To support the higher-order lenses (which floated in a bath of mercury), exposed ferro-concrete towers were sometimes buttressed, such as at Point Atkinson near Vancouver BC, Natashquan Point in Quebec, Ile Parisienne in Lake Superior, or at Langara and Sheringham Point on Vancouver Island. In 1910 one of these towers was built at the windswept summit of Triangle Island, 25 miles off the northern tip of Vancouver Island. However, this turned out to be a costly blunder; at an elevation of 650 feet, the light was far too high to be visible in bad weather. After 10 years, the lantern was dismantled and brought back to the Coast Guard base in Victoria while the original plan of building a lighthouse at Cape Scott was carried out in 1927.
The art of building tall lighthouses using reinforced concrete reached its ultimate expression in the flying buttresses of Estevan Point on the Pacific Coast, at Michipicoten Island and remote Caribou Island in Lake Superior, at Northeast Belle Isle in the Labrador Straits, at Bagot Bluff on Anticosti Island, and at Pointe-au-Pere near Rimouski, Quebec. At 109 feet the latter ranks with Point Amour as Canada's second-tallest lighthouse.
Some lighthouses from the early 1900's were of traditional 8-sided timber construction, such as at Point Riche near Port au Choix, Newfoundland, Henry Island in Cape Breton (NS), at Riviere La Martre (site of a museum) on the Gulf of Saint Lawrence, Lonely Island in Lake Huron, or at Pachena Point on Vancouver Island, site of the terrible Valencia shipwreck of 1906. However, the vast majority of post-1910 lighthouses replicated the octagonal pattern using the new ferro-concrete construction technique. Examples are Peggy's Cove and Western Island (NS), Cap Gaspe and Cap au Saumon (PQ), and Machias Seal Island (NB).
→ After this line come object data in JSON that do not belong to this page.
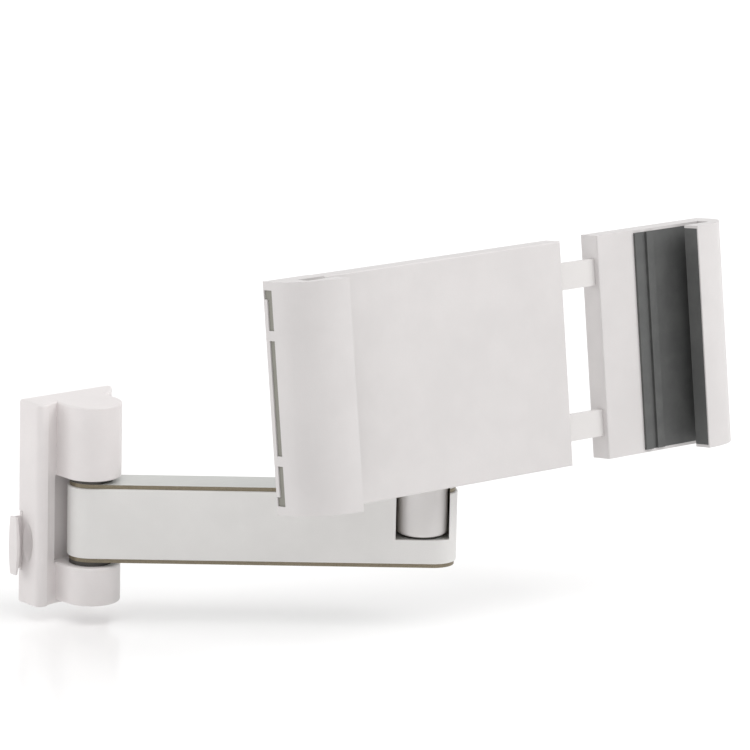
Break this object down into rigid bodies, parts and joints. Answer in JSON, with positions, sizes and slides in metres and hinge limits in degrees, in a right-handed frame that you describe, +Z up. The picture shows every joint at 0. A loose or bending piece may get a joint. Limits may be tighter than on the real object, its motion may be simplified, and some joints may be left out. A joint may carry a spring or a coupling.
{
  "type": "tablet wall mount",
  "caption": "Wall bracket with a swinging arm, a swivel post and tilting head, and a holder whose convex jaw slides on two bars to grip a tablet.",
  "frame": {"origin": "middle of the wall plate's back face, on the wall", "axes": "+X along the wall to the right as seen from the room, +Y into the wall, +Z up"},
  "size_m": [0.2381, 0.1316, 0.1343],
  "materials": {
    "white_shell": "satin moulded plastic",
    "white_metal": "satin powder coat",
    "arm_metal": "satin extrusion",
    "grip_rubber": "matt",
    "bush_plastic": "matt",
    "steel": "zinc plated"
  },
  "bodies": {
    "wall_side": {"wall_plate": "steel", "bracket_housing": "white_shell", "pivot_pin": "steel", "latch_spring": "steel"},
    "release_latch": {"release_tab": "white_shell"},
    "arm": {"arm_core": "arm_metal", "arm_front_cover": "white_shell", "arm_rear_cover": "white_shell", "cover_screws": "steel", "upper_bush": "bush_plastic", "lower_bush": "bush_plastic", "post_washer": "bush_plastic"},
    "post": {"swivel_post": "white_metal", "post_screw": "steel"},
    "tilt_head": {"tilt_fork": "white_metal", "tilt_bolt": "steel", "tilt_nut": "steel", "tilt_washers": "bush_plastic", "friction_ring": "bush_plastic", "rotor_bolt": "steel", "rotor_washer": "steel"},
    "holder": {"rear_housing": "white_shell", "front_plate": "white_shell", "housing_screws": "steel", "left_clamp": "white_shell", "left_pad": "grip_rubber", "jaw_screws": "steel"},
    "sliding_clamp": {"right_clamp": "white_shell", "right_pad": "grip_rubber", "slide_bar_upper": "white_metal", "slide_bar_lower": "white_metal", "bar_screws": "steel", "clamp_back_cover": "white_shell", "back_cover_screws": "steel"}
  },
  "joints": [
    {"name": "arm_swing", "type": "hinge", "parent": "wall_side", "child": "arm", "pos_m": [0, -0.0163, 0], "axis": [0, 0, 1], "range_deg": [-117, 13]},
    {"name": "post_swivel", "type": "hinge", "parent": "arm", "child": "post", "pos_m": [0.09297, -0.08946, 0], "axis": [0, 0, 1], "range_deg": [-90, 90]},
    {"name": "head_tilt", "type": "hinge", "parent": "post", "child": "tilt_head", "pos_m": [0.09297, -0.08946, 0.0512], "axis": [-1, 0, 0], "range_deg": [-8, 37]},
    {"name": "holder_rotate", "type": "hinge", "parent": "tilt_head", "child": "holder", "pos_m": [0.09297, -0.08946, 0.0512], "axis": [0, -0.9912, 0.1323], "range_deg": [0, 90]},
    {"name": "clamp_slide", "type": "slide", "parent": "holder", "child": "sliding_clamp", "axis": [1, 0, 0], "range_m": [-0.017, 0.05]},
    {"name": "latch_press", "type": "slide", "parent": "wall_side", "child": "release_latch", "axis": [1, 0, 0], "range_m": [0, 0.003], "stiffness_N_per_m": 400, "springref_m": -0.001, "deforming": ["latch_spring"]}
  ]
}
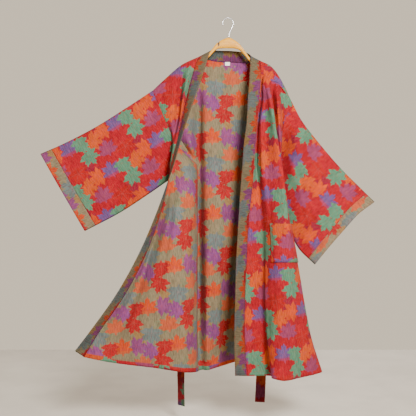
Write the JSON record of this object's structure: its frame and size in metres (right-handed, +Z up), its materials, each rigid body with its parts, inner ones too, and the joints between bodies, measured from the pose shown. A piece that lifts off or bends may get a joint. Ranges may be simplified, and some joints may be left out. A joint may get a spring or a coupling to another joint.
{
  "type": "kimono bathrobe on hanger",
  "caption": "Open kimono bathrobe with wide cuffed sleeves, a contrasting neckband, patch pockets and a looped belt, hung on a wooden hanger with a wire hook.",
  "frame": {"origin": "the point inside the hook, at the top of its bend, that the hanger hangs from", "axes": "+Z up, the robe's front faces -Y, +X to the right of someone who looks at its front"},
  "size_m": [1.2376, 0.3179, 1.4748],
  "materials": {
    "fabric_outside": "woven leaf jacquard, red face out, matt with a faint sheen",
    "fabric_reverse": "the same cloth, grey-green face out",
    "label_tape": "plain pale woven tape, bare",
    "hanger_wood": "pale wood, satin varnish",
    "hook_wire": "plated steel wire"
  },
  "bodies": {
    "root": {"left_front": "fabric_outside", "right_front": "fabric_outside", "back": "fabric_outside", "left_neckband": "fabric_reverse", "right_neckband": "fabric_reverse", "left_sleeve": "fabric_outside", "right_sleeve": "fabric_outside", "left_cuff": "fabric_reverse", "right_cuff": "fabric_reverse", "right_pocket": "fabric_outside", "left_pocket": "fabric_outside", "belt": "fabric_outside", "left_belt_loop": "fabric_outside", "right_belt_loop": "fabric_outside", "label": "label_tape", "hanger_wood": "hanger_wood", "hook": "hook_wire"}
  },
  "joints": []
}
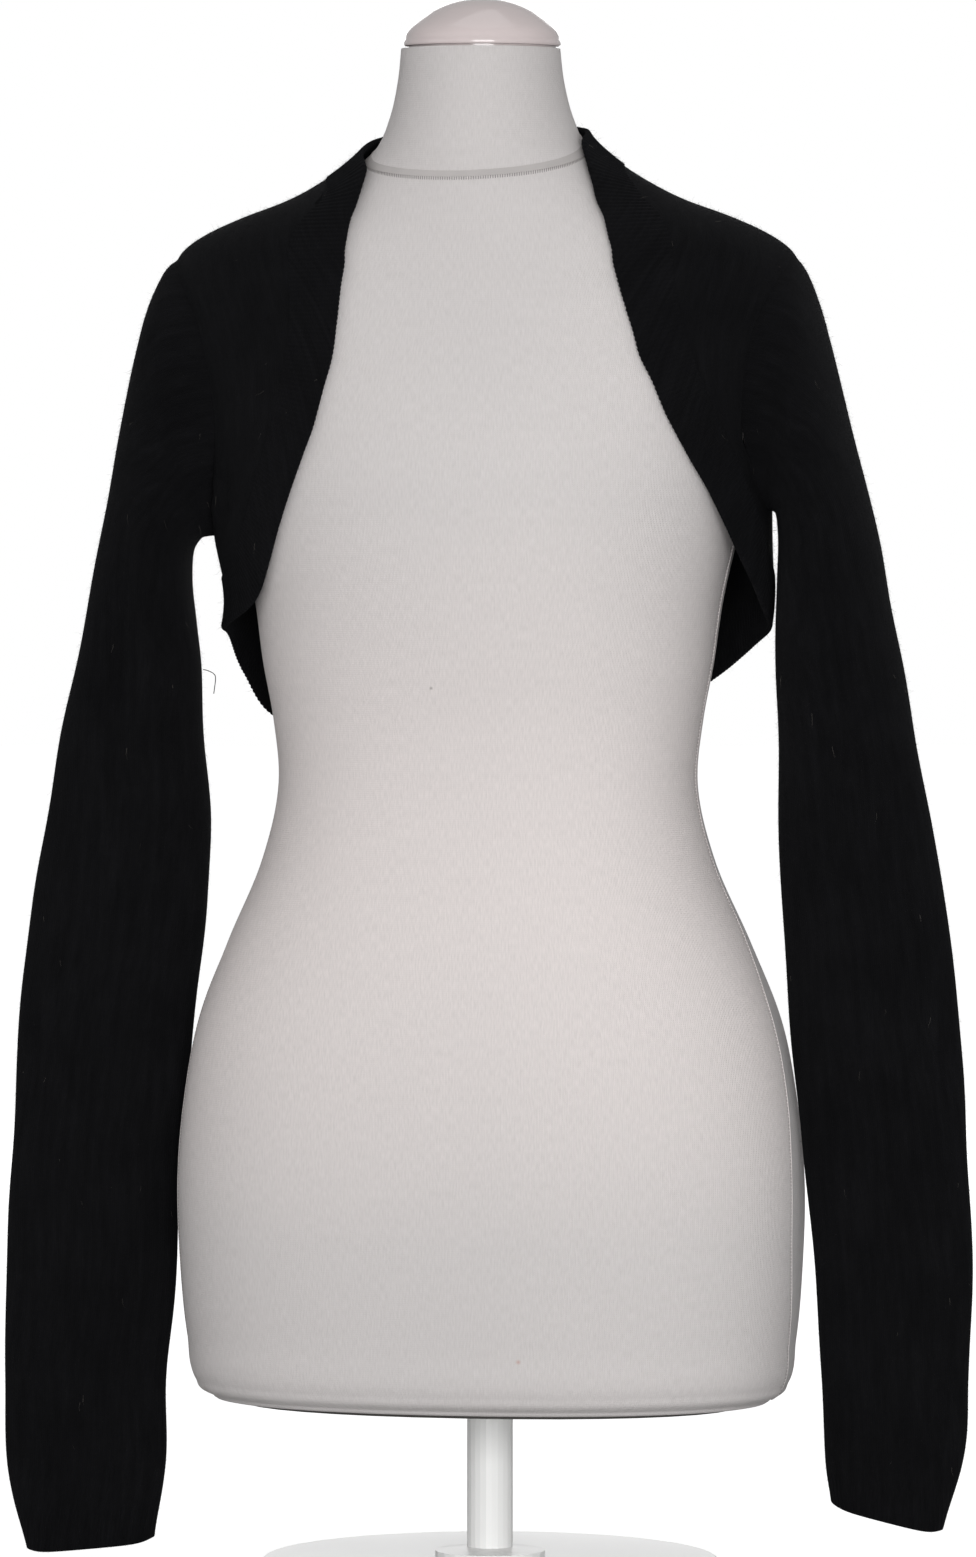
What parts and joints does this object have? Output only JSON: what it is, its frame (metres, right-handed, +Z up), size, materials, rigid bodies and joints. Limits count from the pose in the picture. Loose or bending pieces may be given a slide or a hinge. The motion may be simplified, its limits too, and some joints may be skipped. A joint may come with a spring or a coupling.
{
  "type": "bolero cardigan on a limbless dress form",
  "caption": "Open-front long-sleeved knitted bolero cardigan with a ribbed band round its whole opening, resting on a limbless dress form with a short stand.",
  "frame": {"origin": "middle of the stand plate's underside", "axes": "+Z up along the stand, the form's front faces -Y, the wearer's left is +X"},
  "size_m": [0.5348, 0.25, 0.8544],
  "materials": {
    "black_knit": "brushed fine knit, matt with a soft nap",
    "black_rib": "one by one rib, matt with a soft nap",
    "pale_jersey": "fine matt jersey stretched over the form",
    "pale_plastic": "smooth and glossy",
    "dark_board": "dark and matt",
    "white_paint": "satin"
  },
  "bodies": {
    "root": {"back": "black_knit", "left_front": "black_knit", "right_front": "black_knit", "left_sleeve": "black_knit", "right_sleeve": "black_knit", "rib_band": "black_rib", "torso": "pale_jersey", "neck_cap": "pale_plastic", "base_board": "dark_board", "stand_pole": "white_paint", "stand_plate": "white_paint"}
  },
  "joints": []
}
This style was carried to impressive height (102 feet) at Cape Sable Island (NS), Long Point in Lake Erie, and Great Duck Island in Lake Huron.
The ornate lighthouse at Point Abino on Lake Erie dates from 1917. It was built as a memorial to the crew of the Buffalo-based US Lightship #82 which went down with all hands during the infamous Big Storm of November 1913, which claimed a total of twelve ships and 235 lives.